Assembly Bill 1679 was introduced by Los Angeles-area Assemblyman Miguel Santiago in early 2023 in an attempt to let Los Angeles County extend Measure H, the decade-long tax to fund homeless services, that is set to expire in 2027.

The quarter-cent sales tax has contributed about $14 million annually to Long Beach even though Long Beach residents didn’t have to pay the tax until 2023. To extend Measure H, the LA County Board of Supervisors, which has already signaled its support of the law, would have to place it on a future ballot.

But a new entity, the LA County Affordable Housing Solutions Agency (LACAHSA) also needs funding, so the supervisors would likely seek a half-cent tax hike (instead of a quarter-cent) to help fund both Measure H and LACAHSA.
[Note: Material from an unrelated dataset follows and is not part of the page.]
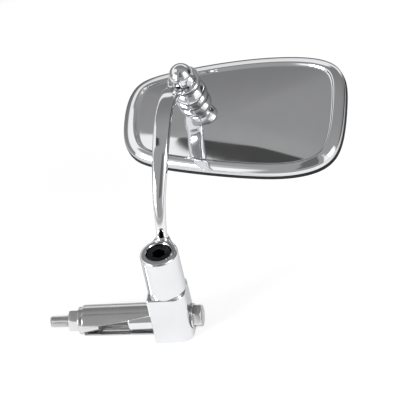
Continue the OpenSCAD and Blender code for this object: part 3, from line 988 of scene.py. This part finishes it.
def build_sleeves():
    v, f = sleeve_rings(lambda x: 1.0 + x * math.tan(math.radians(7.7)), 1)
    o = obj_from("half_sleeve_upper", v, f, angle=38)
    place(o, "upper_half", "upper_sleeve", "zinc_steel")
    v, f = sleeve_rings(lambda x: 3.8, -1)
    t = math.radians(DROOP)
    x, z = v[:, 0] - SLEEVE_X, v[:, 2].copy()
    v = np.stack([x * math.cos(t) + z * math.sin(t) + SLEEVE_X, v[:, 1], -x * math.sin(t) + z * math.cos(t)], 1)
    o2 = obj_from("half_sleeve_lower", v, f, angle=38)
    place(o2, "lower_half", "lower_sleeve", "zinc_steel")


build_shell()
build_seal()
build_glass()
build_dome()
build_arm()
build_block()
build_screw()
build_bolt()
build_nut()
build_acorn()
build_lock_washer()
build_spring_washer()
build_bolt_washer()
build_pivot_washer()
build_cone()
build_sleeves()

# CAD nodes that keep their shape get the same finishes
for name, o in nodes.items():
    s = next(p["material_slot"] for p in frame["record"]["subparts"] if p["node"] == name)
    o.data.materials.clear()
    o.data.materials.append(MAT[s])

# ---------------------------------------------------------------- floor
FLOOR_Z = -9.05
fv, ff = skin_lathe([(620.0, FLOOR_Z - 6.0), (620.0, FLOOR_Z)], 96)
floor = obj_from("floor", fv + np.array([30.0, 60.0, 0.0]), ff, angle=30)
m, nt, b = new_mat("floor_painted_light_pool")
# a painted pool of light round the object: the floor's colour and glow fall off to grey beyond it
tcf = nt.nodes.new("ShaderNodeTexCoord")
mpf = nt.nodes.new("ShaderNodeMapping")
mpf.inputs["Location"].default_value = (-0.02 / 0.18, -0.095 / 0.2, 0)
mpf.inputs["Scale"].default_value = (1 / 0.18, 1 / 0.2, 0)
lnf = nt.nodes.new("ShaderNodeVectorMath")
lnf.operation = "LENGTH"
link(nt, tcf.outputs["Object"], mpf.inputs["Vector"])
link(nt, mpf.outputs["Vector"], lnf.inputs[0])
far = ramp(nt, lnf.outputs["Value"], 1.05, 1.5, 0.0, 1.0)
link(nt, mixc(nt, far, (0.5, 0.5, 0.5), (0.35, 0.35, 0.35)), b.inputs["Base Color"])
# painted light: the floor glows, brighter in the pool round the object and dim beyond it
link(nt, mixc(nt, far, (0.63, 0.63, 0.63), (0.1, 0.1, 0.1)), b.inputs["Emission Color"])
b.inputs["Roughness"].default_value = 0.9
b.inputs["Emission Strength"].default_value = 1.0
floor.data.materials.append(m)

# ---------------------------------------------------------------- world: a soft studio, by direction
world = bpy.data.worlds.new("studio")
bpy.context.scene.world = world
world.use_nodes = True
wt = world.node_tree
bg = next(n for n in wt.nodes if n.type == "BACKGROUND")
tc = wt.nodes.new("ShaderNodeTexCoord")


def put(sock, v):
    if isinstance(v, (int, float)):
        sock.default_value = v
    else:
        wt.links.new(v, sock)


def calc(op, a, b=0.0):
    m = wt.nodes.new("ShaderNodeMath")
    m.operation = op
    put(m.inputs[0], a)
    put(m.inputs[1], b)
    return m.outputs[0]


def step(v, lo, hi, a=0.0, b=1.0):
    """Goes smoothly from a at lo to b at hi."""
    r = wt.nodes.new("ShaderNodeMapRange")
    r.interpolation_type = "SMOOTHSTEP"
    r.inputs["From Min"].default_value = lo
    r.inputs["From Max"].default_value = hi
    r.inputs["To Min"].default_value = a
    r.inputs["To Max"].default_value = b
    put(r.inputs["Value"], v)
    return r.outputs["Result"]


def blend(current, value, mask):
    mx = wt.nodes.new("ShaderNodeMix")
    mx.data_type = "FLOAT"
    put(mx.inputs[2], current)
    put(mx.inputs[3], value)
    put(mx.inputs[0], mask)
    return mx.outputs[0]


def toward(direction):
    d = Vector(direction).normalized()
    dot = wt.nodes.new("ShaderNodeVectorMath")
    dot.operation = "DOT_PRODUCT"
    dot.inputs[1].default_value = d
    wt.links.new(tc.outputs["Generated"], dot.inputs[0])
    return dot.outputs["Value"]


def lobe(current, direction, inner, outer, value):
    """Blends the sky towards a value within a cone of directions."""
    return blend(current, value, step(toward(direction), math.cos(math.radians(outer)), math.cos(math.radians(inner))))


sx, sy, sz = toward((1, 0, 0)), toward((0, 1, 0)), toward((0, 0, 1))
up = step(sz, 0.2, 0.35)
zz = calc("MAXIMUM", sz, 0.15)
ga, gb = calc("DIVIDE", sx, zz), calc("DIVIDE", sy, zz)
sky = step(sy, 0.0, 0.65, 0.37, 0.24)
# a bright wall low behind and to the left
side = step(toward((-0.6, 0.8, 0)), 0.15, 0.4)
low = calc("MULTIPLY", calc("MULTIPLY", step(sz, 0.58, 0.48), step(sz, 0.16, 0.26)), side)
sky = blend(sky, 1.05, low)
sky = blend(sky, 0.3, calc("MULTIPLY", step(sz, 0.24, 0.14), side))
# a bright sheet and a dark card ahead of it, overhead in front
near = calc("MULTIPLY", up, step(gb, -0.27, -0.22))


def below(slope, offset):
    """1 on the side of the line gb + slope * ga + offset < 0."""
    return step(calc("ADD", calc("MULTIPLY", ga, slope), calc("ADD", gb, offset)), 0.006, -0.006)


sheet = calc("MULTIPLY", calc("MULTIPLY", below(0.65, 0.11), below(2.36, 1.0436)), step(ga, -0.442, -0.456))
sky = blend(sky, 1.05, calc("MULTIPLY", near, sheet))
card = calc("MAXIMUM", below(1.22, 0.5195), below(0.26, 0.1508))
card = calc("MULTIPLY", card, calc("MULTIPLY", step(ga, -0.456, -0.442), step(ga, -0.222, -0.238)))
sky = blend(sky, 0.07, calc("MULTIPLY", near, card))
# soft boxes in front left and right, and a dark card between them
flat = calc("SQRT", calc("MAXIMUM", calc("SUBTRACT", 1.0, calc("MULTIPLY", sz, sz)), 0.01))


def box(current, az, half, lo, hi, value):
    az = math.radians(az)
    h = calc("DIVIDE", toward((math.cos(az), math.sin(az), 0)), flat)
    m = calc("MULTIPLY", step(h, math.cos(math.radians(half + 2.5)), math.cos(math.radians(half - 2.5))),
             calc("MULTIPLY", step(sz, math.sin(math.radians(lo - 2)), math.sin(math.radians(lo + 2))),
                  step(sz, math.sin(math.radians(hi + 2.5)), math.sin(math.radians(hi - 2.5)))))
    return blend(current, value, m)


sky = box(sky, -142, 24, -25, 31, 1.1)
sky = box(sky, -28, 24, -25, 52, 1.1)
sky = box(sky, -84, 15, 18, 66, 0.16)
sky = lobe(sky, (1.0, 0.45, 0.05), 10, 24, 0.04)
cmb = wt.nodes.new("ShaderNodeCombineColor")
for i in range(3):
    wt.links.new(sky, cmb.inputs[i])
wt.links.new(cmb.outputs[0], bg.inputs["Color"])
bg.inputs["Strength"].default_value = 1.0


def area(name, at, look, size, power):
    l = bpy.data.lights.new(name, "AREA")
    l.shape = "RECTANGLE"
    l.size, l.size_y = size
    l.energy = power
    o = bpy.data.objects.new(name, l)
    o.location = Vector(at)
    o.rotation_euler = (Vector(look) - Vector(at)).to_track_quat("-Z", "Y").to_euler()
    bpy.context.scene.collection.objects.link(o)
    return o


area("key_front", (-0.8, -0.66, 0.36), (0.02, 0.04, 0.04), (0.5, 0.5), 8.5)
area("fill_right", (0.9, -0.3, 0.6), (0.02, 0.04, 0.04), (0.35, 0.6), 3.0)

# ---------------------------------------------------------------- camera
cx = Vector((0.97622, 0.12804, -0.17493))
cy = Vector((0.04458, 0.67112, 0.74001))
cz = Vector((0.21215, -0.73021, 0.64945))
target = (Vector((26.7, 30.2, 48.2)) + cx * 0.3 - cy * 0.25) * MM
cam = bpy.data.cameras.new("camera")
cam.sensor_width = 36
cam.lens = 36 * 4500 / 193.2
cam.clip_start, cam.clip_end = 0.5, 20
co = bpy.data.objects.new("camera", cam)
M = Matrix((cx, cy, cz)).transposed().to_4x4()
M.translation = target + cz * 4.5
co.matrix_world = M
bpy.context.scene.collection.objects.link(co)
bpy.context.scene.camera = co
bpy.context.scene.view_settings.view_transform = "Standard"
Los Angeles County Supervisor Janice Hahn presents a $6.5 million check to the city of Long Beach to help purchase a building for a year-round homeless shelter. Photo by Jackie Rae

The math for Long Beach is more complex than most of the 88 cities in the county because of the city’s Measure A tax increase, which was supposed to sunset after 10 years but voters made it permanent in March 2020.

For the next four years, the city has agreed to divert 25% of Measure A revenue to the county to pay its share of Measure H, but after 2027 it’s expected that Long Beach will keep all of its Measure A revenue.

Long Beach, like many cities in LA County, is already at an effective sales tax rate of 10.25%, but if the county pursues funding for both LACAHSA and Measure H, it could make Long Beach one of a handful of cities with a 10.75% sales tax, the highest in the state.

The city has said that it’s still negotiating what will happen if the county puts the issue on a future ballot and it passes. This includes the potential for the city to pay a reduced rate to avoid the city’s sales tax rate rising to 10.75%.

It’s unclear when county officials could add this to the ballot, but there’s still time before the November general election.

What comes after the Homelessness emergency?

Long Beach signaled last month that it may end its current state of emergency on homelessness.

Last year, the city counted 3,447 people living in some state of homelessness in Long Beach, a 4.6% increase from the year before when the city saw a staggering 62% increase between 2020 and 2022.

Doing away with the emergency declaration doesn’t mean the city will stop trying to reduce homelessness, but it will mean things might move a little slower. The emergency sped things up by granting increased spending privileges to the city manager. Without it, more contracts will require a vote of the City Council before being signed.

A person who appears to be homeless sets up their tent on the fake grass at Lincoln Park next to the Billie Jean Library in Long Beach, Monday, Aug. 21, 2023. Photo by Thomas R. Cordova.

Long Beach has increased shelter space, but the expansion has been limited — and delayed.

The city says it has access to about 1,300 shelter beds and most are at or near capacity. It’s also facing unanswered questions like how it will keep paying for staff and services at motels converted to shelters once state and county funding runs out. There’s also the debate over what to do about Metro’s end-of-the-line policy that kicks people off trains at the end of the night. Residents and business owners have said this is driving up the number of unhoused people in Downtown where the Metro A Line ends.

Long Beach is almost entirely reliant on outside funding sources, whether it be the federal, state or county governments, to pay for its homeless services.

We won’t know until the next homeless count in early 2024 whether that money is reducing the number of people on our streets, but the issue — and finding funding for it — are likely to remain top priorities.